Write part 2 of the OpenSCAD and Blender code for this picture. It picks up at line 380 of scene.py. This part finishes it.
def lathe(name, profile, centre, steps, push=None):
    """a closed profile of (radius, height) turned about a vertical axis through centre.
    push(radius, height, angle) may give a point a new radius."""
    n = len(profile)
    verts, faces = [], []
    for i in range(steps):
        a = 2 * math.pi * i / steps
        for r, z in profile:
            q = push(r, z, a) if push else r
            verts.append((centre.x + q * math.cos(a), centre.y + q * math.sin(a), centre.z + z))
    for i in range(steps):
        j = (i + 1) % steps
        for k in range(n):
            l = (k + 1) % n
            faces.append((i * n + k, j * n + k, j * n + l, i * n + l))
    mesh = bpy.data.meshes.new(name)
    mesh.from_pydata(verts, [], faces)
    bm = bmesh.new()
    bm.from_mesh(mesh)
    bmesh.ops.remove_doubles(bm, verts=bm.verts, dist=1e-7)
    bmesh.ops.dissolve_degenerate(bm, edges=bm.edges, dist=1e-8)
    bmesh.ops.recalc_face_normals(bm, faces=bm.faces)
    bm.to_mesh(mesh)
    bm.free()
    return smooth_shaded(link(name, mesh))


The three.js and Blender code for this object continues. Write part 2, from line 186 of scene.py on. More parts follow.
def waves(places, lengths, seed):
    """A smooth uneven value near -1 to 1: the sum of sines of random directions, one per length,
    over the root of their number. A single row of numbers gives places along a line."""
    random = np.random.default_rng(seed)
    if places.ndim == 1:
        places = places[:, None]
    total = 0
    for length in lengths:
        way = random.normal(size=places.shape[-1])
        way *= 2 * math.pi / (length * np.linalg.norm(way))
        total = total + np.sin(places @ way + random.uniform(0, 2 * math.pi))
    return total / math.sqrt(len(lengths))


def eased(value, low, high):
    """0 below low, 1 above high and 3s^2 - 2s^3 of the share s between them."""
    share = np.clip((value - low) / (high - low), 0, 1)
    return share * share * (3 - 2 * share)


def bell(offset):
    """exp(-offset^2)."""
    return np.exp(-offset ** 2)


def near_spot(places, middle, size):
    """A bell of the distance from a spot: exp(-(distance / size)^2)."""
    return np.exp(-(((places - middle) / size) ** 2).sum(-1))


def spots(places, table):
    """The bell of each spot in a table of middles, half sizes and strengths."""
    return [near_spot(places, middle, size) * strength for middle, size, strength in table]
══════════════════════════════
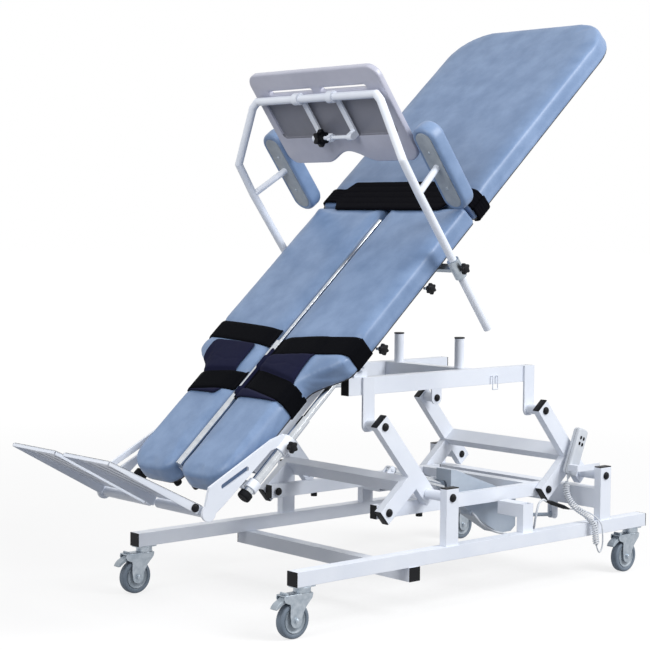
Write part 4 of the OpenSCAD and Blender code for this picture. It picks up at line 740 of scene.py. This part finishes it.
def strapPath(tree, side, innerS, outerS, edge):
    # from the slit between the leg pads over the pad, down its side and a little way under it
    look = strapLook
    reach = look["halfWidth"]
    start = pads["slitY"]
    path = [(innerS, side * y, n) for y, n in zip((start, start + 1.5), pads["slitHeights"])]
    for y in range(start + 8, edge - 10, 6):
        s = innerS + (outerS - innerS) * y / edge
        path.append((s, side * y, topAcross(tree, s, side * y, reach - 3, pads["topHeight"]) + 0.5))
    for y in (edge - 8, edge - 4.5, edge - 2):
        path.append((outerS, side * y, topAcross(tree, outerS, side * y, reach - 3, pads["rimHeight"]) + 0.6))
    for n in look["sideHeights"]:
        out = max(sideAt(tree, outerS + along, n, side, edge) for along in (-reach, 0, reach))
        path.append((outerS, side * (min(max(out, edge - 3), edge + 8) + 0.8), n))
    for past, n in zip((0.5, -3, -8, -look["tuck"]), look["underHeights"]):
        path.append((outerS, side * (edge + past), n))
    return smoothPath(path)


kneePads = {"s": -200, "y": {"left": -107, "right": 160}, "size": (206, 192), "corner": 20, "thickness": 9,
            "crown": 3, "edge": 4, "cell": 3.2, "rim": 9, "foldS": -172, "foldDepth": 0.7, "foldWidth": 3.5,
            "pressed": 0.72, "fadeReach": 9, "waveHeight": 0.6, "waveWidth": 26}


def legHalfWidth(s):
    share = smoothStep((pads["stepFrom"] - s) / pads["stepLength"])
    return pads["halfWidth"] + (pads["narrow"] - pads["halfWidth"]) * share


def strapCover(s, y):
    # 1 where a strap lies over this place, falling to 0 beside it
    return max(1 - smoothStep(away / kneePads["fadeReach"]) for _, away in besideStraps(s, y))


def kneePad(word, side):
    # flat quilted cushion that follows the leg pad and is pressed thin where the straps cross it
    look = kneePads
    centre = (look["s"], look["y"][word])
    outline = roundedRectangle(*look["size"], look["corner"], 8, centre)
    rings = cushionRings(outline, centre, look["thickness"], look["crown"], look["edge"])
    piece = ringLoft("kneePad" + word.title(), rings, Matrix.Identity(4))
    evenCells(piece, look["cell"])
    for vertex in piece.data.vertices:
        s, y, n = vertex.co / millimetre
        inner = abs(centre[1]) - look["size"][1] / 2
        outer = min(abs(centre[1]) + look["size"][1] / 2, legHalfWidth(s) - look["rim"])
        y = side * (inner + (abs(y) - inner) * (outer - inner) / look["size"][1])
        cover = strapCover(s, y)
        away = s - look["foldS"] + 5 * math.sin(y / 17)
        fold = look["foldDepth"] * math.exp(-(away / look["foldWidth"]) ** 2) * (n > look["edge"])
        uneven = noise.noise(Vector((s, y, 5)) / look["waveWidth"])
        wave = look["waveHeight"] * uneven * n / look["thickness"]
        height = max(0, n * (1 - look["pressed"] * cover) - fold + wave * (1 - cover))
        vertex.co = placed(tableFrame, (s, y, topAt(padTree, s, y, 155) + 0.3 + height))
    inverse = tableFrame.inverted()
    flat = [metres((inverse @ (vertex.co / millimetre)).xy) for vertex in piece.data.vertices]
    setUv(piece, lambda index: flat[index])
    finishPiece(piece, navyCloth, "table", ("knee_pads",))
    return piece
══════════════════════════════
# What the task asks
From the listing above, output exactly the run of lines that starts with the line containing "Write part 2 of" and ends with the line containing "return smooth_shaded(link(name, mesh))".

# Finished exercise
Write part 2 of the OpenSCAD and Blender code for this picture. It picks up at line 380 of scene.py. This part finishes it.
def lathe(name, profile, centre, steps, push=None):
    """a closed profile of (radius, height) turned about a vertical axis through centre.
    push(radius, height, angle) may give a point a new radius."""
    n = len(profile)
    verts, faces = [], []
    for i in range(steps):
        a = 2 * math.pi * i / steps
        for r, z in profile:
            q = push(r, z, a) if push else r
            verts.append((centre.x + q * math.cos(a), centre.y + q * math.sin(a), centre.z + z))
    for i in range(steps):
        j = (i + 1) % steps
        for k in range(n):
            l = (k + 1) % n
            faces.append((i * n + k, j * n + k, j * n + l, i * n + l))
    mesh = bpy.data.meshes.new(name)
    mesh.from_pydata(verts, [], faces)
    bm = bmesh.new()
    bm.from_mesh(mesh)
    bmesh.ops.remove_doubles(bm, verts=bm.verts, dist=1e-7)
    bmesh.ops.dissolve_degenerate(bm, edges=bm.edges, dist=1e-8)
    bmesh.ops.recalc_face_normals(bm, faces=bm.faces)
    bm.to_mesh(mesh)
    bm.free()
    return smooth_shaded(link(name, mesh))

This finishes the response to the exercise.